Phoenix IT Group used the opportunity of its interim results statement to reveal that it will merge its ICM Continuous Business and Servo divisions next spring.
The IT services goliath saw total revenue rise 13.4 per cent year on year to £138.4m in the six months to 30 September.
The figure was bolstered by its recent acquisition of some support contracts from rival KCOM and some big contract wins from its previous fiscal year. Pre-tax profit was unchanged on last year at £13.3m.
Phoenix went on an acquisition roll in the late naughties, picking up Servo in 2006 and ICM in 2007. Servo focuses on mid-market services and ICM on business continuity but Phoenix argued the rise of cloud and virtualisation had blurred the two units' business models.
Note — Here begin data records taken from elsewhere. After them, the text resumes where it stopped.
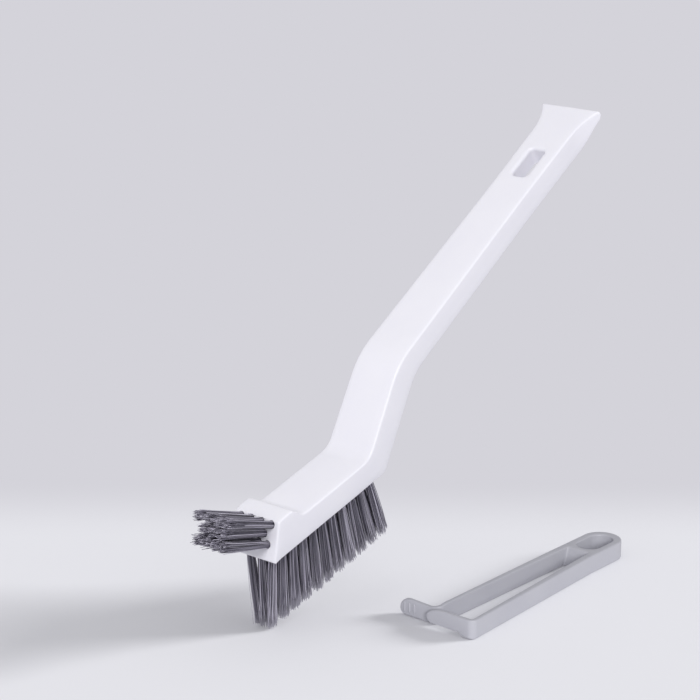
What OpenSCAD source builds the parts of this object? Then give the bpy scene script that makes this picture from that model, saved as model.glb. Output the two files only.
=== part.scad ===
// Grout brush with a moulded one-piece handle, bristle tufts under the head and on its front face,
// and a spring clip that lies beside it. All lengths are in millimetres and all angles in degrees.
// The brush is drawn level, with its front bottom edge at the origin, +X to the rear, and is then
// tipped onto the tips of its first row of lower tufts. Z = 0 is the floor.

/* [Head] */
// Length of the head's flat underside
head_len = 75.5; // [74:0.5:110]
// Width of the head
head_w = 25.3; // [24.5:0.1:34]
// Thickness of the head behind the front flange
head_h = 11.5; // [11:0.1:16]
// Height of the front flange above the underside
flange_h = 16.8; // [16.2:0.1:20]
// Set-back of the flange's top edge from the front bottom edge
flange_back = 7.9; // [5:0.1:10]
// Thickness of the flange at its top
flange_t = 8.6; // [7:0.1:11]
// Run of the slope behind the flange down to the head's top
flange_slope = 5.5; // [4:0.1:9]

/* [Neck] */
// Angle of the neck above the head
neck_angle = 46.3; // [35:0.1:55]
// Length of the neck between its two bends, along the top
neck_len = 43.4; // [38:0.1:70]
// Thickness of the neck
neck_t = 13.6; // [12.5:0.1:16]
// Width of the body at the upper bend
neck_w = 23.8; // [23:0.1:30]
// Radius of the lower bend, on the top side
lower_bend_r = 12; // [6:0.5:15]
// Radius of the upper bend, on the top side
upper_bend_r = 36; // [20:0.5:40]
// Radius of the heel, where the underside turns up into the neck
heel_r = 5; // [2:0.1:8]

/* [Handle] */
// Angle of the handle above the head
handle_angle = 16.7; // [10:0.1:25]
// Length of the handle from the upper bend to the tail, along the top
handle_len = 168.6; // [140:0.1:220]
// Thickness of the handle, from its top to the edges of its skirt
handle_t = 12; // [11:0.1:15]
// Width of the handle at its waist
waist_w = 21.6; // [21:0.1:26]
// Distance of the waist from the tail end
waist_back = 58; // [50:0.5:75]
// Width of the flared tail
tail_w = 33.4; // [30:0.1:40]
// Length of the flare
tail_flare = 18.5; // [14:0.1:24]
// Thickness of the tail's end
tail_t = 3; // [2.6:0.1:4]
// Length over which the skirt dies out into the tail
tail_sweep = 14; // [10:0.1:18]
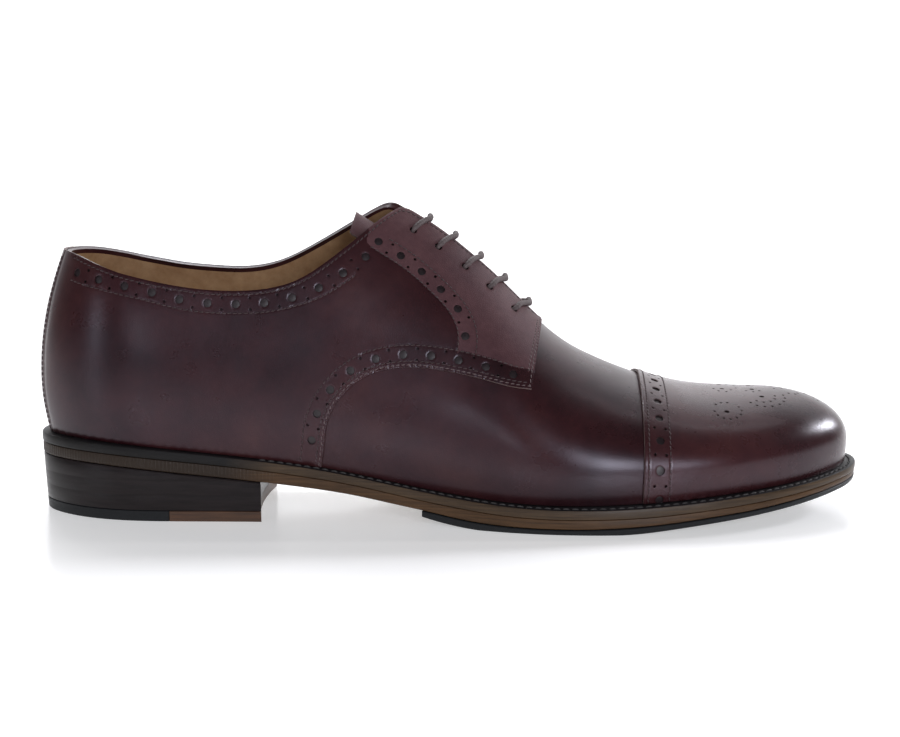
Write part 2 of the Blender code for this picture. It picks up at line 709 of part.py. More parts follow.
def make_outsole():
    plan = inset(SOLE_EDGE, EDGE_SETBACK)
    stations = end_spaced(EDGE_SETBACK, SOLE_LENGTH - EDGE_SETBACK, 44, True, True)
    return slab("outsole", (plan, plan), stations, outsole_top, outsole_bottom, "sole_leather")


def make_forepart_rubber():
    """Thin rubber half sole, skived at its rear edge."""
    plan = inset(SOLE_EDGE, EDGE_SETBACK)
    bottom_plan = inset(SOLE_EDGE, EDGE_SETBACK + 0.5)
    stations = end_spaced(RUBBER_START, SOLE_LENGTH - EDGE_SETBACK - 0.5, 34, False, True)
    return slab("forepart_rubber", (plan, bottom_plan), stations,
                lambda x: outsole_bottom(x) - LAYER_GAP, rubber_bottom,
                "blue_black_rubber", across=4, hollow=(6.0, 0.0))


def heel_plan(height):
    """The heel narrows a little towards the floor."""
    drop = 1 - height / 21.0
    return inset(SOLE_EDGE, EDGE_SETBACK + HEEL_TAPER * drop)


def heel_slab(name, start, end, top, bottom, top_at, bottom_at, material, hollow):
    plans = (heel_plan(top_at), heel_plan(bottom_at))
    back = max(plan[:, 0].min() for plan in plans)
    first = back if start == 0.0 else start
    stations = end_spaced(first, end, 14, start == 0.0, False)
    return slab(name, plans, stations, top, bottom, material, across=5, hollow=hollow)


def level(height):
    return lambda x: np.full(np.shape(x), height)


def make_heel():
    stack_floor = TOP_LIFT_THICK + LAYER_GAP
    heel_slab("heel_stack", 0.0, HEEL_BREAST, lambda x: outsole_bottom(x) - LAYER_GAP,
              level(stack_floor), 20.0, stack_floor, "black_heel_leather",
              (0.0, -BREAST_HOLLOW))
    heel_slab("top_lift_rubber", 0.0, LIFT_JOINT - GAP / 2, level(TOP_LIFT_THICK),
              level(0.0), TOP_LIFT_THICK, 0.0, "blue_black_rubber", (0.0, 5.0))
    heel_slab("top_lift_leather", LIFT_JOINT + GAP / 2, HEEL_BREAST, level(TOP_LIFT_THICK),
              level(0.0), TOP_LIFT_THICK, 0.0, "sole_leather", (5.0, -BREAST_HOLLOW))


def lace_path(crossing, eyelet_radius, eyelet_station):
    """A straight bar's middle line, from one eyelet over the throat."""
    outer = np.linspace(eyelet_radius, LACE_SPRING, 5)
    bridge = np.linspace(LACE_SPRING, -LACE_SPRING, 5)[1:-1]
    path = []
    for radius in np.concatenate([-outer, -bridge, outer[::-1]]):
        side = LATERAL if radius < 0 else MEDIAL
        reach = max(abs(radius), LACE_SPRING)
        share = (reach - LACE_SPRING) / (eyelet_radius - LACE_SPRING)
        station = crossing + (eyelet_station - crossing) * share
        arc = float(arc_of(side, station))
        spot = offset_point(side, arc, float(rise_of_radius(side, arc, reach)), LACE_LIFT)
        if abs(radius) < LACE_SPRING:
            part = abs(radius) / LACE_SPRING
            middle = float(ridge_side(station))
            spot[1] = middle + (spot[1] - middle) * part
            spot[2] += LACE_ARCH * (1 - part ** 2)
        path.append(spot)
    return path


def tube(name, path, radius, material, around=8):
    """Closed round bar along a path."""
    path = np.array(path)
    ahead = np.gradient(path, axis=0)
    ahead /= np.linalg.norm(ahead, axis=1)[:, None]
    skin = Skin()
    rows = []
    for spot, direction in zip(path, ahead):
        first = np.cross(direction, (1.0, 0.0, 0.0))
        first /= np.linalg.norm(first)
        second = np.cross(direction, first)
        angles = np.linspace(0, 2 * math.pi, around, endpoint=False)
        ring = [skin.add(spot + radius * (math.cos(a) * first + math.sin(a) * second),
                         np.zeros(3)) for a in angles]
        rows.append(ring + ring[:1])
    skin.grid(rows)
    skin.faces.append(rows[0][:-1][::-1])
    skin.faces.append(rows[-1][:-1])
    return new_object(name, skin.points, skin.faces, material)


def make_lace():
    for number, row in enumerate(LACE_BARS, 1):
        tube(f"lace_bar_{number}", lace_path(*row), LACE_RADIUS, "lace_cotton")


def clear_scene():
    for piece in list(bpy.data.objects):
        bpy.data.objects.remove(piece, do_unlink=True)


def main():
    clear_scene()
    make_outsole()
    make_forepart_rubber()
    make_heel()
    make_welt()
    make_insole()
    make_upper()
    make_toe_cap()
    make_quarter("quarter_lateral", LATERAL)
    make_quarter("quarter_medial", MEDIAL)
    make_back_strap()
    make_tongue()
    make_lace()


main()
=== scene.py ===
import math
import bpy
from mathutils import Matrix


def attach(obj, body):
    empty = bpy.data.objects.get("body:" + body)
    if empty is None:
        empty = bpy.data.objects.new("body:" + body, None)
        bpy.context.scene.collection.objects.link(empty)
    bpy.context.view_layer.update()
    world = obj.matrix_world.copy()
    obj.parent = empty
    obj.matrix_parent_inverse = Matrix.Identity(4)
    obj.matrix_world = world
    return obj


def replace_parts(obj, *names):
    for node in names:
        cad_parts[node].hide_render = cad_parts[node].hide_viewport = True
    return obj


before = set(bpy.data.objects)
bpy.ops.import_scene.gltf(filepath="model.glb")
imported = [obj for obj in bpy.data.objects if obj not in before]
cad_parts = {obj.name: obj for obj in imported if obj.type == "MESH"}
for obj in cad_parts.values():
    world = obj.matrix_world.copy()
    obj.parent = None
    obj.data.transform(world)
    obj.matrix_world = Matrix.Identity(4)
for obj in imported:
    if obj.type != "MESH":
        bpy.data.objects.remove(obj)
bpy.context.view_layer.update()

# Looks of the right derby shoe.  Named sizes are in millimetres and a station
# is a distance along the shoe from the back of the heel, as in the CAD source.

from types import SimpleNamespace

import bmesh
import bpy
import numpy as np
from mathutils import Vector
from mathutils.geometry import delaunay_2d_cdt

MM = 0.001
LATERAL, MEDIAL = -1, 1
HEEL_CENTRE = 43.0
HEEL_POLE = 36.0
TOE_POLE = 277.0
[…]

“With this demand for both availability and technological change, the lines have become blurred between what is a solution for 'normal' operations and what is a solution for disaster scenario,” it explained.
The two units will therefore be merged on 1 April 2011 to form a “single end-user-based organisation” operating out of 17 UK locations, the London-listed firm revealed.
Mid-market services specialist Servo is the larger of the two divisions. It generated profit from operations of £3.5m on first-half revenues up 11 per cent to £49m. ICM saw first-half revenues rise by nine per cent to £28.4m and banked a profit from operations of £6.9m.
Meanwhile, Phoenix’s partner services arm, Phoenix IT Services, saw first-half revenues rise 18 per cent to £61m and banked operating profits of £8.6m.
Although contracts with central government currently represent 24 per cent of the division’s revenue, Phoenix said its focus on outsourcing contracts would gel well with public sector clients' needs to cut costs.
Phoenix chief executive Nick Robinson said: “The fundamentals of our business remain unchanged: recurring revenues, strong cash generation and a focus on niche markets where higher margins and higher rates of growth can be achieved.
“The second half has started well with an increase in sales opportunities across all three divisions and we remain confident that the board's expectations for the full year will be achieved.”